Truly though, for interesting sights, mass transit is the way to go. I enjoy watching people board and exit the vehicles. I think it's interesting to observe how they're dressed and what they do to pass the time as they commute. Sometimes I'll make up little stories in my head about what their lives must be like. These aren't always happy stories, because the aura of some doesn't lend itself to joyous ends.
Last night I watched Donnie Darko with
masochistmonkey and his boyfriend. I enjoyed the movie greatly, given that it carried not only the Sci-fi theme of time travel but also was set in the late 80s - sci-fi and the 80s being two things that greatly pique my interest. In any case, the plotline follows Donnie from a pivotal point in his personal history, to the occurrence of a paradox, at which juncture the error in the timeline (what was referred to in Farscape as an "unrealized reality") is corrected. There; if you haven't seen the film, I've just spoiled it for you.
While I enjoyed the film, I found myself resistant to its heavy reliance on the idea of pre-destination. I've never been a big fan of pre-destination as the implication therein is that a singular god does exist and has all of existence mapped out. This, in turn, clashes with the idea that the universe left to its natural "order" is predisposed to chaos. From this we arrive at the question of whether or not this chaos actually is order. I digress, however...

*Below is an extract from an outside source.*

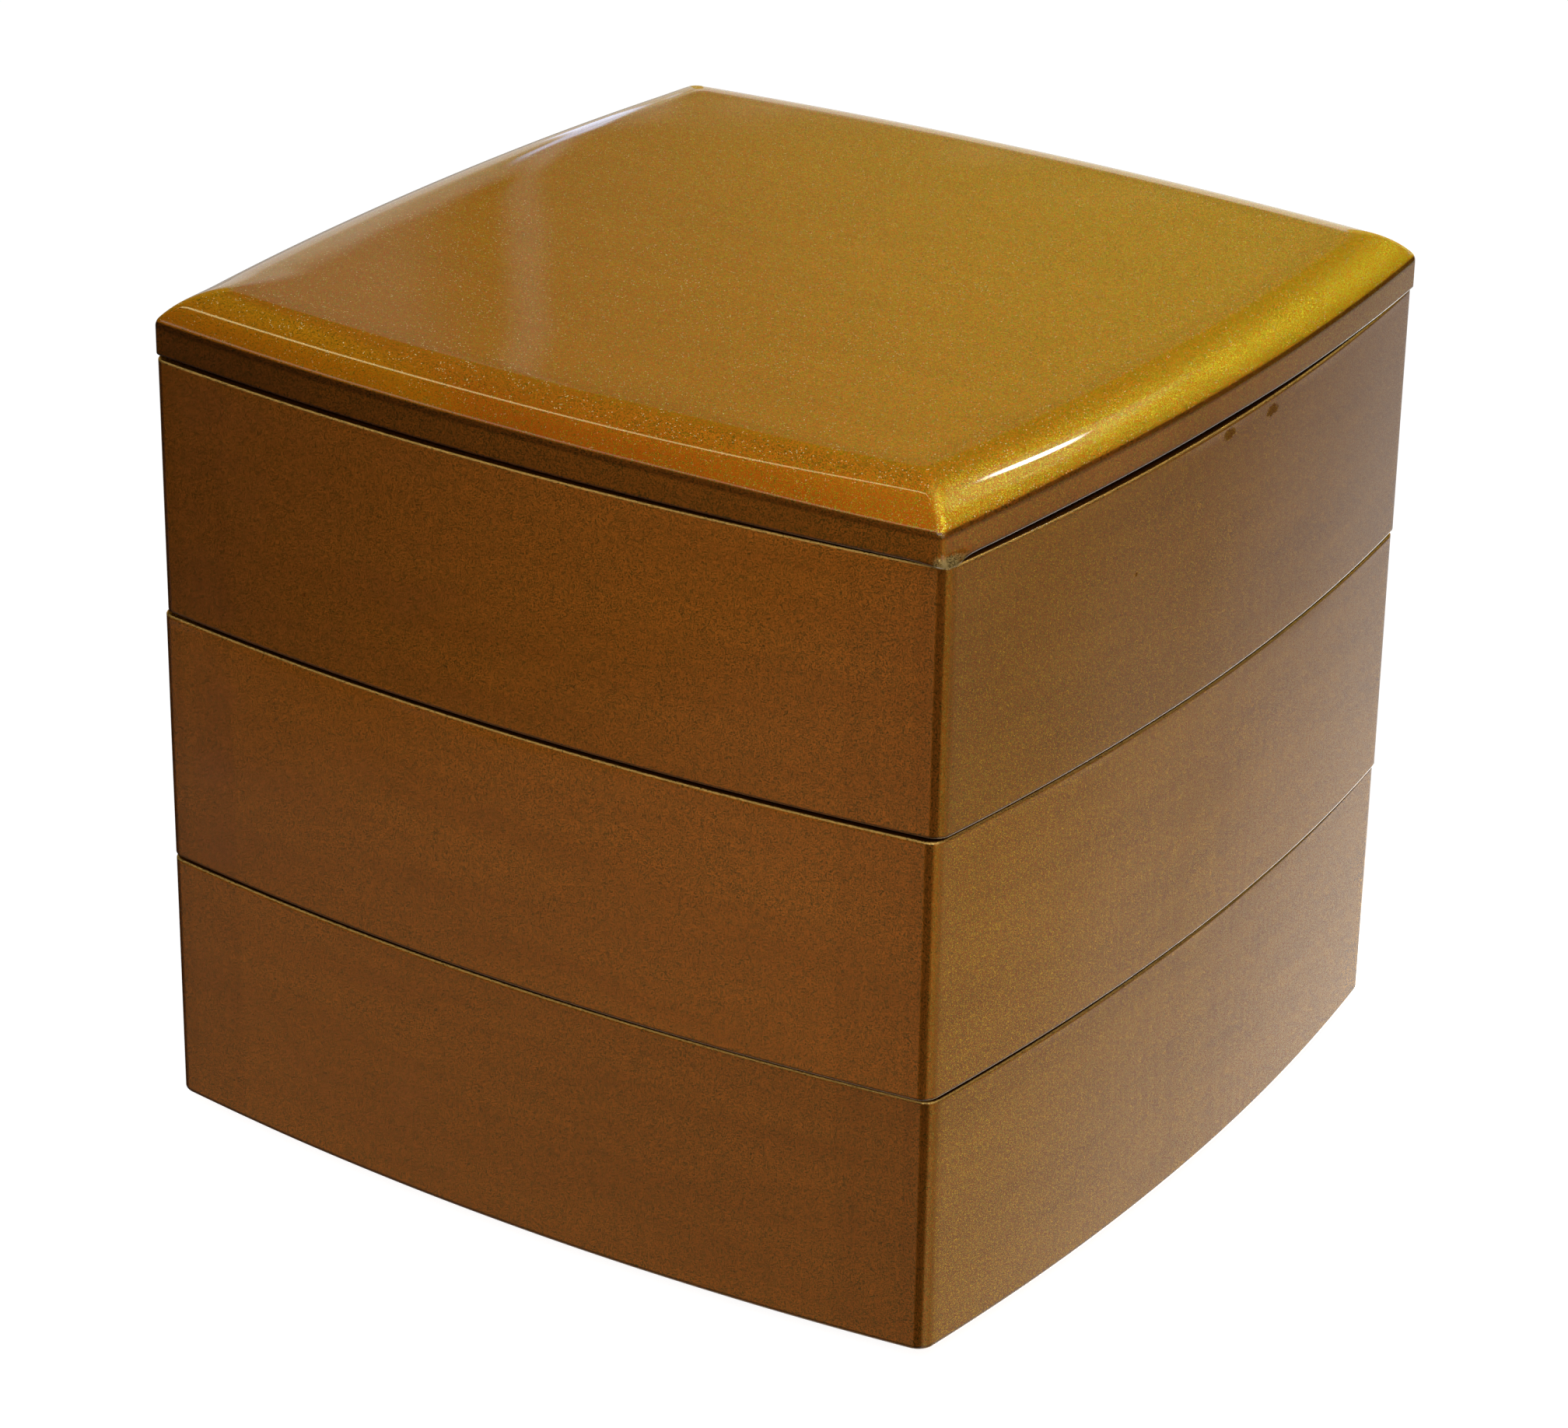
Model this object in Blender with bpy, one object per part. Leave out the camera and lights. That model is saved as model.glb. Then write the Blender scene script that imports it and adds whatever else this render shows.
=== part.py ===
"""Three-tier stacking food box with bowed sides and a lift-off lid.

Metres, +Z up. The origin is the centre of the underside that the box stands on.
The front is the -Y side. The plan is a square whose four sides bow outwards.
"""
import math

import bmesh
import bpy

# Plan of a tier's wall
corner_half = 0.0910       # centre line to the corner where two side arcs would meet
side_bow = 0.0066          # how far the middle of a side stands out past its corners
corner_radius = 0.0036     # vertical edges, outside
wall = 0.0060

# Tier, upwards
tier_pitch = 0.05425       # from one tier's lower edge to the next one's
rest_gap = 0.0003          # between pieces that rest on each other
foot_drop = 0.0030         # foot below the wall's lower edge
floor_board = 0.0055       # floor thickness, foot included
foot_clearance = 0.0009    # all round, between a foot and the mouth it sits in

# Tier, edges
mouth_radius = 0.0040      # vertical edges, inside
floor_fillet = 0.0025      # inside, between wall and floor
edge_round = 0.0007        # rims and lower edges
base_round = 0.0009        # lower edge of the lowest tier

# Lid
lid_overhang = 0.0001      # past the tier, at the corners
lid_bow = 0.0058
lid_corner_radius = 0.0028
skirt_height = 0.0073      # from the skirt's lower edge to the arris
skirt_draft = 0.0005       # how far the skirt leans in towards its lower edge
arris_round = 0.0006
shoulder_width = 0.0125
shoulder_slope = math.radians(51.0)   # steepness just above the arris
shoulder_radius = 0.0065   # corner radius in plan where the shoulder meets the flat top
lid_shell = 0.0055
plug_drop = 0.0030         # plug rim below the skirt
plug_clearance = 0.0009
plug_wall = 0.0055

# Fineness
side_steps = 10
corner_steps = 3
round_steps = 2
shoulder_steps = 7
weld_distance = 0.00001
flat_angle = math.radians(0.1)
sharp_angle = math.radians(50.0)

# Worked out from the sizes above
foot_inset = wall + foot_clearance
foot_radius = mouth_radius - foot_clearance
plug_inset = wall + plug_clearance
plug_radius = mouth_radius - plug_clearance
shoulder_lean = math.pi / 2.0 - shoulder_slope
shoulder_arc = shoulder_width / math.sin(shoulder_slope)


def bowed_square(half, bow, inset, radius):
    """Points of the plan outline, counter-clockwise from the front left corner, moved in by inset."""
    side_radius = (half * half + bow * bow) / (2.0 * bow)
    side_centre = side_radius - half - bow
    reach = side_radius - inset
    to_fillet = reach - radius
    fillet = (math.sqrt(2.0 * to_fillet ** 2 - side_centre ** 2) - side_centre) / 2.0
    spread = math.atan2(fillet, fillet + side_centre)
    corner_span = math.pi / 2.0 - 2.0 * spread
    points = []
    for turn in range(4):
        middle = -math.pi / 2.0 + turn * math.pi / 2.0
        centre_x = -side_centre * math.cos(middle)
        centre_y = -side_centre * math.sin(middle)
        for step in range(side_steps + 1):
            angle = middle + spread * (2.0 * step / side_steps - 1.0)
            points.append((centre_x + reach * math.cos(angle), centre_y + reach * math.sin(angle)))
        diagonal = middle + math.pi / 4.0
        corner_x = fillet * math.sqrt(2.0) * math.cos(diagonal)
        corner_y = fillet * math.sqrt(2.0) * math.sin(diagonal)
        for step in range(1, corner_steps):
            angle = middle + spread + corner_span * step / corner_steps
            points.append((corner_x + radius * math.cos(angle), corner_y + radius * math.sin(angle)))
    return points


def new_collection(name):
    collection = bpy.data.collections.new(name)
    bpy.context.scene.collection.children.link(collection)
    return collection


def lacquer(name, colour, metallic, roughness):
    """Principled material of one sub-part."""
    material = bpy.data.materials.new(name)
    material.use_nodes = True
    shader = material.node_tree.nodes["Principled BSDF"]
    shader.inputs["Base Color"].default_value = (*colour, 1.0)
    shader.inputs["Metallic"].default_value = metallic
    shader.inputs["Roughness"].default_value = roughness
    shader.inputs["Coat Weight"].default_value = 1.0
    return material


def prism(name, collection, outline, low, high):
    """Mesh between two heights, from a flat outline curve that is extruded."""
    curve = bpy.data.curves.new(name + "_outline", "CURVE")
    curve.dimensions = "2D"
    curve.fill_mode = "BOTH"
    curve.extrude = (high - low) / 2.0
    spline = curve.splines.new("POLY")
    spline.points.add(len(outline) - 1)
    for point, (x, y) in zip(spline.points, outline):
        point.co = (x, y, 0.0, 1.0)
    spline.use_cyclic_u = True
    drawn = bpy.data.objects.new(name + "_curve", curve)
    collection.objects.link(drawn)
    drawn.location.z = (low + high) / 2.0
    bpy.context.view_layer.update()
    mesh = bpy.data.meshes.new_from_object(drawn.evaluated_get(bpy.context.evaluated_depsgraph_get()))
    mesh.name = name
    mesh.transform(drawn.matrix_world)
    bpy.data.objects.remove(drawn)
    bpy.data.curves.remove(curve)
    solid = bmesh.new()
    solid.from_mesh(mesh)
    tidy_flats(solid)
    bmesh.ops.recalc_face_normals(solid, faces=solid.faces)
    solid.to_mesh(mesh)
    solid.free()
    piece = bpy.data.objects.new(name, mesh)
    collection.objects.link(piece)
    return piece


def loft(name, collection, rings):
    """Closed mesh through outlines of equal point count, given as (outline, height) from below upwards."""
    solid = bmesh.new()
    loops = [[solid.verts.new((x, y, height)) for x, y in outline] for outline, height in rings]
    for lower, upper in zip(loops, loops[1:]):
        for here in range(len(lower)):
            after = (here + 1) % len(lower)
            solid.faces.new((lower[here], lower[after], upper[after], upper[here]))
    solid.faces.new(reversed(loops[0]))
    solid.faces.new(loops[-1])
    bmesh.ops.recalc_face_normals(solid, faces=solid.faces)
    mesh = bpy.data.meshes.new(name)
    solid.to_mesh(mesh)
    solid.free()
    piece = bpy.data.objects.new(name, mesh)
    collection.objects.link(piece)
    return piece


def tidy_flats(solid):
    """Weld a mesh's doubled points and join the triangles of each flat face."""
    bmesh.ops.remove_doubles(solid, verts=solid.verts, dist=weld_distance)
    bmesh.ops.dissolve_limit(solid, angle_limit=flat_angle, verts=solid.verts, edges=solid.edges)


def round_edges_at(piece, level, width, steps):
    """Round the sharp edges that lie flat at one height."""
    solid = bmesh.new()
    solid.from_mesh(piece.data)
    edges = []
    for edge in solid.edges:
        lies_there = all(abs(vert.co.z - level) < weld_distance for vert in edge.verts)
        if lies_there and edge.calc_face_angle(0.0) > sharp_angle:
            edges.append(edge)
    bmesh.ops.bevel(solid, geom=edges, offset=width, segments=steps, profile=0.5, affect="EDGES")
    solid.to_mesh(piece.data)
    solid.free()


def join_and_cut(piece, joined, removed):
    """Unite one solid with the piece and cut another away."""
    for operation, other in (("UNION", joined), ("DIFFERENCE", removed)):
        boolean = piece.modifiers.new(operation.title(), "BOOLEAN")
        boolean.operation = operation
        boolean.solver = "EXACT"
        boolean.object = other
        other.hide_render = True
        other.display_type = "WIRE"
    evaluated = piece.evaluated_get(bpy.context.evaluated_depsgraph_get())
    mesh = bpy.data.meshes.new_from_object(evaluated)
    mesh.name = piece.name
    piece.modifiers.clear()
    piece.data = mesh
    solid = bmesh.new()
    solid.from_mesh(mesh)
    tidy_flats(solid)
    solid.to_mesh(mesh)
    solid.free()


def finish(piece, material):
    piece.data.materials.clear()
    piece.data.materials.append(material)
    piece.data.shade_smooth()
    piece.data.set_sharp_from_angle(angle=math.radians(35.0))


def make_tier(name, lower_edge, lower_round, material, parts, cutters):
    """One tray: bowed wall, floor on a foot that is smaller than the mouth below it, and an open top."""
    rim = lower_edge + tier_pitch - rest_gap
    underside = lower_edge - foot_drop
    floor_top = underside + floor_board
    tier = prism(name, parts, bowed_square(corner_half, side_bow, 0.0, corner_radius), lower_edge, rim)
    round_edges_at(tier, lower_edge, lower_round, round_steps)
    round_edges_at(tier, rim, edge_round, round_steps)
    foot_outline = bowed_square(corner_half, side_bow, foot_inset, foot_radius)
    foot = prism(name + "_foot", cutters, foot_outline, underside, lower_edge + lower_round)
    round_edges_at(foot, underside, edge_round, round_steps)
    mouth_outline = bowed_square(corner_half, side_bow, wall, mouth_radius)
    inside = prism(name + "_inside", cutters, mouth_outline, floor_top, rim + wall)
    round_edges_at(inside, floor_top, floor_fillet, round_steps)
    join_and_cut(tier, foot, inside)
    round_edges_at(tier, rim, edge_round, round_steps)
    finish(tier, material)
    return rim


def lid_outline(inset, radius):
    return bowed_square(corner_half + lid_overhang, lid_bow, inset, radius)


def lid_rings(lower_edge):
    """Skirt, rounded arris and shoulder, from the lower edge up to the flat top."""
    rings = []
    for step in range(round_steps + 1):
        turn = math.pi / 2.0 * step / round_steps
        inset = skirt_draft + edge_round * (1.0 - math.sin(turn))
        height = lower_edge + edge_round * (1.0 - math.cos(turn))
        rings.append((lid_outline(inset, lid_corner_radius), height))
    arris = lower_edge + skirt_height
    for step in range(round_steps + 1):
        turn = shoulder_lean * step / round_steps
        inset = arris_round * (1.0 - math.cos(turn))
        height = arris - arris_round + arris_round * math.sin(turn)
        rings.append((lid_outline(inset, lid_corner_radius), height))
    start_inset = arris_round * (1.0 - math.cos(shoulder_lean))
    start_height = arris - arris_round + arris_round * math.sin(shoulder_lean)
    for step in range(1, shoulder_steps + 1):
        slope = shoulder_slope * (1.0 - step / shoulder_steps)
        across = shoulder_arc * (math.sin(shoulder_slope) - math.sin(slope))
        up = shoulder_arc * (math.cos(slope) - math.cos(shoulder_slope))
        share = across / shoulder_width
        radius = lid_corner_radius + (shoulder_radius - lid_corner_radius) * share
        rings.append((lid_outline(start_inset + across, radius), start_height + up))
    return rings


def make_lid(lower_edge, material, parts, cutters):
    """Lid: shouldered shell with a skirt, a plug rim for the mouth below and a hollow underside."""
    rings = lid_rings(lower_edge)
    top = rings[-1][1]
    lid = loft("lid", parts, rings)
    plug_outline = bowed_square(corner_half, side_bow, plug_inset, plug_radius)
    plug = prism("lid_plug", cutters, plug_outline, lower_edge - plug_drop, lower_edge + skirt_height / 2.0)
    hollow_outline = bowed_square(corner_half, side_bow, plug_inset + plug_wall, plug_radius)
    hollow = prism("lid_hollow", cutters, hollow_outline, lower_edge - 2.0 * plug_drop, top - lid_shell)
    round_edges_at(hollow, top - lid_shell, floor_fillet, round_steps)
    join_and_cut(lid, plug, hollow)
    round_edges_at(lid, lower_edge - plug_drop, edge_round, round_steps)
    finish(lid, material)


for leftover in list(bpy.data.objects):
    bpy.data.objects.remove(leftover)

box_parts = new_collection("tiered_food_box")
box_cutters = new_collection("cutters")
tier_lacquer = lacquer("tier_lacquer", (0.24, 0.11, 0.03), 0.6, 0.35)
lid_lacquer = lacquer("lid_lacquer", (0.36, 0.19, 0.03), 0.6, 0.30)

next_edge = foot_drop
for tier_name, tier_round in (("bottom_tier", base_round), ("middle_tier", edge_round), ("top_tier", edge_round)):
    tier_rim = make_tier(tier_name, next_edge, tier_round, tier_lacquer, box_parts, box_cutters)
    next_edge = tier_rim + rest_gap
make_lid(next_edge, lid_lacquer, box_parts, box_cutters)
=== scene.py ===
import math

import bmesh
import bpy
from mathutils import Matrix, Vector, noise


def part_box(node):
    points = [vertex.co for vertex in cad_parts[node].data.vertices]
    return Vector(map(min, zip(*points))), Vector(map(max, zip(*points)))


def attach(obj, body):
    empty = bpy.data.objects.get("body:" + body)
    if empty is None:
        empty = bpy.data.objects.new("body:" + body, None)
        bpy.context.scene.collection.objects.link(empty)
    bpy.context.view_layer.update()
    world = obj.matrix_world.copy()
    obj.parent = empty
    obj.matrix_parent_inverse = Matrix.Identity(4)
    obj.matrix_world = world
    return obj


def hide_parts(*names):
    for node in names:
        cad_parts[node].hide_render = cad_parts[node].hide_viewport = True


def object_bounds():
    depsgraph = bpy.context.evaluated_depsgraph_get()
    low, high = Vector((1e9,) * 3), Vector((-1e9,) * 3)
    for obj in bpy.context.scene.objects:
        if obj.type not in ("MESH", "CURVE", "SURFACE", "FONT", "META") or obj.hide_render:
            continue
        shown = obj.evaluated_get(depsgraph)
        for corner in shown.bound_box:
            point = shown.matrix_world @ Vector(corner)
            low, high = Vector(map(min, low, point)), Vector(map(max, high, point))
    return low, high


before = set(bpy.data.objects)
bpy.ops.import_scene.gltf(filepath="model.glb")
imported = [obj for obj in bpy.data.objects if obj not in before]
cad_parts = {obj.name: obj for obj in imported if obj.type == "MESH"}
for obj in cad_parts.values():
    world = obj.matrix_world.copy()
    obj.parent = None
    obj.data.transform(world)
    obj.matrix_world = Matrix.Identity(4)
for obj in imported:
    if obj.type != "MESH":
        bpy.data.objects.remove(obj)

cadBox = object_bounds()
print("frame loaded:", ", ".join(sorted(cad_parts)))


# Outline and mesh helpers

# How finely every ring is drawn
fineness = {
    "sideSteps": 120,
    "cornerSteps": 12,
    "roundSteps": 6,
    "support": 0.00035,      # extra ring beside each rounded edge, so that flats shade flat
    "leastRadius": 0.0005,
}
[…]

In the film, it was pre-destination that enabled the paradox. Donnie was on the wrong path; one that turned from what had already been laid out for his personal timeline. This, in turn, affected the timelines of everyone around him, much like dropping a pebble into a pond creates ripples that touch shores that would otherwise be left unchanged. The pivotal point where the paradox corrected itself was like a tape being rewound back to where the wrong turn - or the wrong path - started out. One could say that a new recording with the correct path was made after "the tape was rewound."
My problem with predestination is perhaps fear-based, at best. I readily admit that I do not like the idea that a set path has been laid out for me and I must follow this path. Fear aside, however, my agnostic nature creeps in once more.
Say you drop a pebble into that pond again. You hold it about two feet above the water and release it. Since the laws of physics can not be broken, you know that gravity will act upon this pebble once you release it, pulling it downward until it breaks the surface of the water, creating ripples which will radiate out from the impact point. This is the path set out for the cause and effect relationship of dropping a pebble into a pond; nothing can change this...or can it?
What if a strong gust of wind blows your pebble off course and it lands on the shore instead of in the water? What if an animal surfaces as the pebble strikes the water, swallowing it? What if somebody shoots you before you even have a chance to drop your pebble? Was this all predestination that the pebble would not follow the expected course? Would these events be the ordered chaos of the universe, or the simple chaos of the universe? Is the universe an ordered chaos of predestination, or simple chaos of events being random?
I'm really not finding any answers here. I think I'll scale back the philosophy a bit and go scowl at the Pitt students I saw outside who were putting up signs which read, "Support the troops in Iraq! This is a war for freedom, not for oil!" And here I was under the mistaken impression that college campuses were bastions for enlightened thinking.
If predestination is true, then I see Iraq no better off after Bush is done with it than Afghanistan was. The mobius strip of history tells us that nearly every war the United States has fought in has been for economic gain. Freedom is not a concept that Dubya is greatly familiar with, lest we all forget his political track record prior to and up past September 11th.
Ah, but I'm about to start ranting and I shouldn't do that - I should be out waving the red, white and blue and supporting the troops. Hmph. My support for the troops goes something like this: bring the boys back home before they get killed in the fucking desert in a war that serves no other purpose than to allow Bush and his mooks to prove what big cocks they have. The campaign in Afghanistan didn't improve the quality of life there. The same will happen once the bombs stop falling on Iraq and whatever other nations the Bush administration decides to blow up next (I hear North Korea and Iran are getting ripe for the plucking).
Yeah, that's me: still a damned peacenik liberal. At least I don't have to worry about being drafted...yet.